— Dataset content —

begin

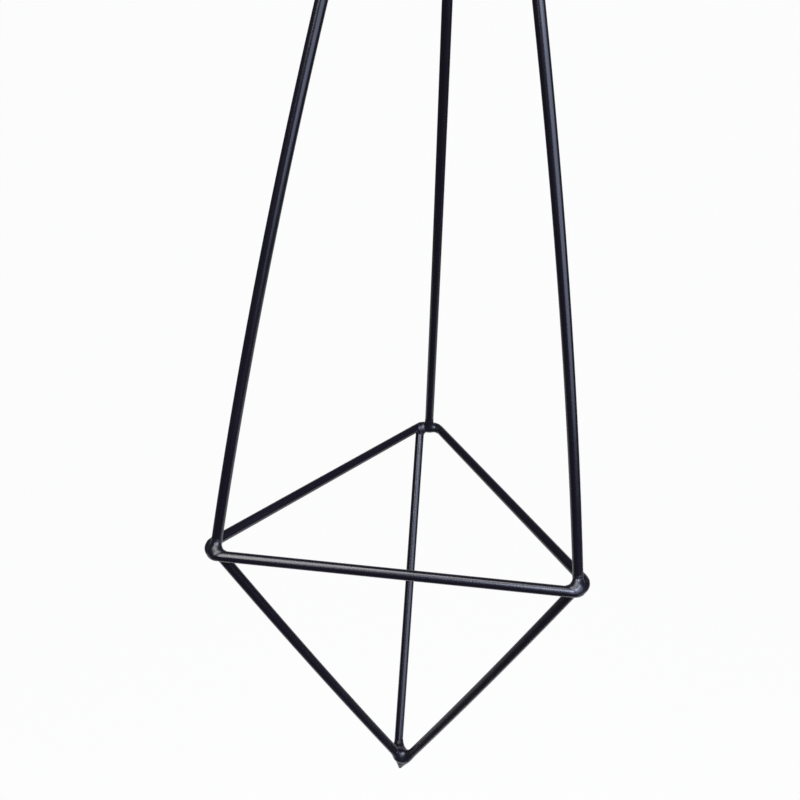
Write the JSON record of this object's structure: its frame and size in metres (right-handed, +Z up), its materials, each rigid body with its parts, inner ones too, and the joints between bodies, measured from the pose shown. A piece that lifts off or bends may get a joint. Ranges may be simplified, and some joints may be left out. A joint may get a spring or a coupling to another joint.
{
  "type": "air plant holder",
  "caption": "Hanging holder for an air plant: an open cage of black-coated round wire with a triangular ring, rods rising to a hanging eye and rods meeting at a point below.",
  "frame": {"origin": "middle of the hanging eye's hole, where a hook or cord passes through", "axes": "+Z up along the cage's upright axis, +X to the right along the ring's front side, -Y towards the viewer of the front"},
  "size_m": [0.0714, 0.063, 0.2422],
  "materials": {
    "wire": "black powder coat on steel wire, smooth satin to gloss",
    "weld_metal": "weld metal under the same black powder coat, rounded and slightly glossier"
  },
  "bodies": {
    "root": {"ring": "wire", "hanging_eye": "wire", "apex_weld": "weld_metal", "tip_weld": "weld_metal", "upper_rod_left": "wire", "upper_rod_right": "wire", "upper_rod_rear": "wire", "lower_rod_left": "wire", "lower_rod_right": "wire", "lower_rod_rear": "wire", "corner_weld_left": "weld_metal", "corner_weld_right": "weld_metal", "corner_weld_rear": "weld_metal"}
  },
  "joints": []
}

end

— Exercise brief —
Would you reproduce the material above in full, exactly as given?

— Answer to the problem —
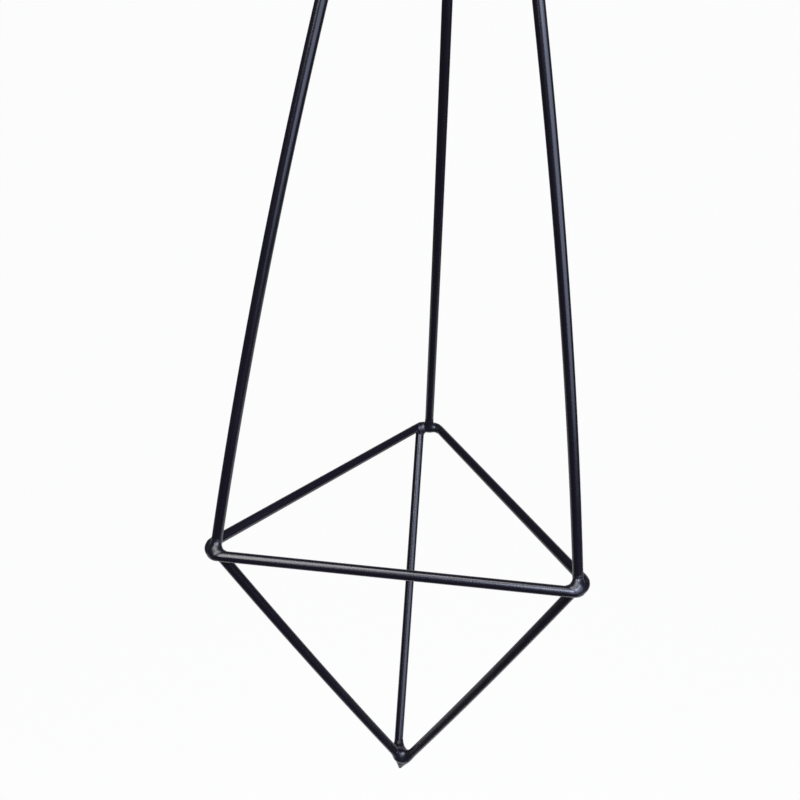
Write the JSON record of this object's structure: its frame and size in metres (right-handed, +Z up), its materials, each rigid body with its parts, inner ones too, and the joints between bodies, measured from the pose shown. A piece that lifts off or bends may get a joint. Ranges may be simplified, and some joints may be left out. A joint may get a spring or a coupling to another joint.
{
  "type": "air plant holder",
  "caption": "Hanging holder for an air plant: an open cage of black-coated round wire with a triangular ring, rods rising to a hanging eye and rods meeting at a point below.",
  "frame": {"origin": "middle of the hanging eye's hole, where a hook or cord passes through", "axes": "+Z up along the cage's upright axis, +X to the right along the ring's front side, -Y towards the viewer of the front"},
  "size_m": [0.0714, 0.063, 0.2422],
  "materials": {
    "wire": "black powder coat on steel wire, smooth satin to gloss",
    "weld_metal": "weld metal under the same black powder coat, rounded and slightly glossier"
  },
  "bodies": {
    "root": {"ring": "wire", "hanging_eye": "wire", "apex_weld": "weld_metal", "tip_weld": "weld_metal", "upper_rod_left": "wire", "upper_rod_right": "wire", "upper_rod_rear": "wire", "lower_rod_left": "wire", "lower_rod_right": "wire", "lower_rod_rear": "wire", "corner_weld_left": "weld_metal", "corner_weld_right": "weld_metal", "corner_weld_rear": "weld_metal"}
  },
  "joints": []
}